As the United States began committing troops to World War I, Robinson expressed his apprehension about the potential consequences for the nation’s citizens—not on the European battlefield, but on the American home front. “Many intelligent persons, as well as the great mass of the unthinking, would, now that war is on, have us surrender some of the normal constitutional safeguards of free speech,” he wrote, because they felt that protests were “essentially disloyal, if not downright treasonable” and promoted “disunion at home.” “When we start out to kill enemies abroad on a gigantic scale,” Robinson contended, “we are not likely to hesitate to gag those at home who seem directly or indirectly to sympathize with the foe.” In this way, freedom could be lost at home even as soldiers fought to preserve it abroad.
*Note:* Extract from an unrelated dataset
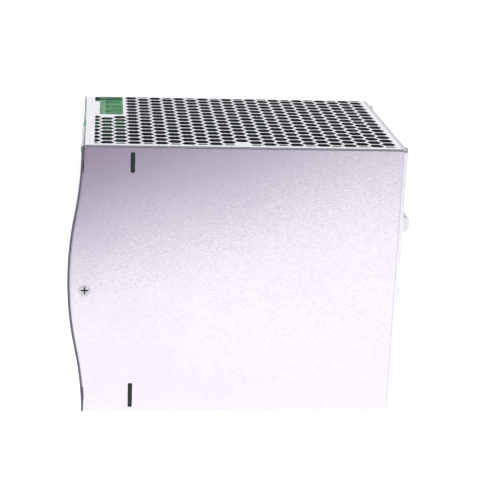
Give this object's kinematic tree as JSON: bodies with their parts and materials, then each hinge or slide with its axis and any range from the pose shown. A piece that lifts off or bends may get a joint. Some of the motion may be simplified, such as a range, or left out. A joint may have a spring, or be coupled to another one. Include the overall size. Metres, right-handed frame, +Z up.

Theodore R. Davis / Library of Congress

1867

“Out on Picket” by Thomas Wentworth Higginson

During the Civil War, Higginson served as colonel of the first federally authorized black regiment—an experience he revisited often in his writing for The Atlantic in the 1860s. In one such article, he recalled the time he and his regiment spent in Port Royal, South Carolina, in 1863, positioned so that they could warn other Union forces of a Confederate approach. “The picket station was … always a coveted post among the regiments,” he wrote, “combining some undeniable importance with a kind of relaxation.” His description is rife with peaceful summer days and magical, “haunted nights,” always waiting for the enemy to appear.

“An Appeal to Congress for Impartial Suffrage” by Frederick Douglass

In the early days of Reconstruction that followed the end of the war—and, with it, slavery in the United States—Douglass expressed his fear of the prejudice and oppression that still lay ahead for African Americans and called on the national legislature to grant them the equal rights of citizenship. “What, then, is the work before Congress?” he wrote. “In a word, it must enfranchise the negro … and in time bridge the chasm between North and South, so that our country may have a common liberty and a common civilization.” The following year, Congress ratified the Fourteenth Amendment, granting full citizenship to people born or naturalized in the United States regardless of race.

“Mr. Hardhack on the Derivation of Man from the Monkey” by E. P. Whipple

A decade after Charles Darwin first published On the Origin of Species, Whipple mocked the skeptics who argued against Darwin’s theory of evolution by penning a satirical rant from the perspective of Mr. Solomon Hardhack, a reactionary who was offended by the notion that humans had descended from primates. “My proposition is, that nobody who reasons himself into a development from the monkey has the right to take mankind with him in his induction,” he wrote. “As for the Hardhacks, they at least beg to be excused from joining him in that logical excursion, and insist on striking the monkey altogether out from their genealogical tree.”

“The Causes for Which a President Can Be Impeached” by C. M. Ellis

“The Constitution provides, in express terms, that the President … may be impeached for ‘treason, bribery, or other high crimes and misdemeanors,’” Ellis wrote. He felt that treason and bribery were clearly defined, but that “the meaning of ‘high crimes and misdemeanors,’ for which a President may be removed” was less clear. He investigated the understanding of impeachment both in America and under the common law in England in an attempt to clarify the term, concluding that “it may almost be said, that for a President to have done anything which he ought not to have done, or to have left undone anything which he ought to have done, is just cause for his impeachment”—as long as the houses of Congress judged it as such. A year later, the House of Representatives adopted articles of impeachment against Andrew Johnson for 11 “high crimes and misdemeanors.”